The figures, broken down to neighbourhood level across Teesside’s 70 electoral wards, show not only a high level of child poverty across many of the region’s areas, but the sheer inequality between wards that are just a couple of miles apart from each other. There is a 79 percentage point difference between the hardest hit ward and the one that is least affected by child poverty, with figures ranging from 85% to just 6%.
The data comes from the Department of Work and Pensions (DWP) as it was reported that in the year ending March 2024, 4.5m children were found to be living in relative poverty, an increase of 121,000 on the year before. The statistics reflect the last full year under the Conservative government, with the Labour government elected in July last year. The new government has been accused of not doing enough to fix the stark poverty problems faced in areas including Teesside.

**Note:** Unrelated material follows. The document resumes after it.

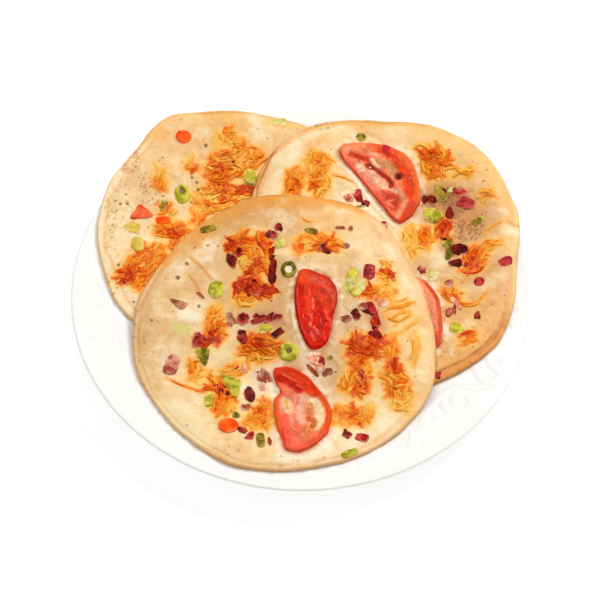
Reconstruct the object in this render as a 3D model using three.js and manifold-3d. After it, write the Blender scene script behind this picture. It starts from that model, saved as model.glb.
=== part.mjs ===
// A plate of uttapam: three thick rice pancakes with tomato, carrot, chilli and onion pressed into
// their tops, overlapping one another on a white dinner plate.
// Millimetres, +Z up. The origin is on the plate's axis, at the height of its foot.
// The plate is a lathe. Each pancake is a thin disc that follows the plate under it and climbs over
// the pancakes that lie lower, and each topping sits in a pocket cut out of its pancake.
import * as THREE from 'three';
import { mergeVertices } from 'three/addons/utils/BufferGeometryUtils.js';
import Module from 'manifold-3d';

const wasm = await Module();
wasm.setup();

// ---- Plate ----
const PLATE_RADIUS = 135;
const RIM_HEIGHT = 22;
const FLOOR_HEIGHT = 6.5;
const FLOOR_RADIUS = 55; // the floor is flat out to here
const CONE_RADIUS = 105; // from here out the rim is a straight cone
const FLOOR_WALL = 3.6;
const RIM_WALL = 3.4;
const FOOT_RADIUS = 66; // outer radius of the foot ring
const FOOT_WIDTH = 5;
const RIM_STEP = 16; // spacing of the lathe's points across the curve
const PLATE_SIDES = 52;

// ---- Pancakes ----
const BODY = 5.5; // thickness well inside the edge
const EDGE = 2.6; // thickness at the edge
const EDGE_TAPER = 12; // the thickness grows over this distance from the edge
const EDGE_BULGE = 0.9; // how far the side stands out at its middle
const SETTLE = 0.5; // air between the plate and a pancake
const REST_EDGE = 1.4; // air between two pancakes, over the lower one's edge
const REST_MIDDLE = 2.0; // and well inside it, where its toppings stand up
const DROOP = 1.0; // an upper pancake's own edge sinks this much again
const REST_REACH = 24; // both change over this distance from an edge
const CLIMB_START = 28; // an upper pancake starts to rise this far outside a lower one
const CLIMB_END = 12; // and has finished this far inside it
const CAKE_SIDES = 40;
const CAKE_INSETS = [60, 42, 27, 15, 7, 2.5]; // rings of points, measured in from the edge

// ---- Toppings ----
const POCKET_GAP = 0.35; // air between a topping and its pocket
const POCKET_HEIGHT = 12; // the pocket's cutter ends this far above the pancake
const FLOOR_LEFT = 1.3; // least thickness of pancake left under a pocket
const CHUNK_SIDES = 8;

const COLOURS = {
  plate: 0xfbfaf7,
  uttapam: 0xeec48c,
  tomato: 0xd5391c,
  carrot: 0xf8641a,
  chilli: 0x8f9a24,
  onion: 0x8c3548,
};
const ROUGHNESS = { plate: 0.12, uttapam: 0.6, tomato: 0.25, carrot: 0.45, chilli: 0.35, onion: 0.35 };

// Each pancake: where its centre lies on the plate, and how far its edge is from that centre in
// equal steps of direction, anticlockwise from +X.
const left = {
  side: 'left',
  centre: [-39, 43],
  reach: [84, 87, 90, 91, 89, 86, 87, 88, 92, 85, 83, 84, 84, 84, 86, 88, 86, 83, 81, 80, 79, 79, 80, 81],
  below: [],
};
const right = {
  side: 'right',
  centre: [48, 28],
  reach: [81, 85, 87, 91, 94, 95, 95, 97, 100, 97, 89, 85, 82, 82, 83, 85, 87, 91, 94, 96, 94, 93, 87, 81],
  below: [left],
};
const front = {
  side: 'front',
  centre: [-10, -29],
  reach: [86, 86, 87, 93, 95, 95, 94, 94, 92, 89, 87, 88, 88, 89, 89, 90, 92, 95, 95, 93, 93, 93, 94, 90],
  below: [left, right],
};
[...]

Local councils have given their verdict on the matter and explained what they are doing to try and fix what seems to be a never-ending problem in Teesside. The Government, meanwhile, highlighted their ministerial taskforce when approached for comment.
Teesside areas currently double the national average as the level of children who live in poverty across the whole of the country sits at 22%. There are seven wards across Teesside’s three council areas where the level of child poverty is more than double this figure. In the Middlesbrough wards of Newport, Central, North Ormesby, Berwick Hills and Pallister, as well as Brambles and Thorntree, the levels of poverty range from 85% to 46%.
Meanwhile, Grangetown is the fifth most affected ward in Teesside, with 856 kids living in poverty, equating to 48% of its child population. Like Redcar and Cleveland, Stockton also has one ward where the rate of child poverty is more than double the national level and that is 46% in Newtown.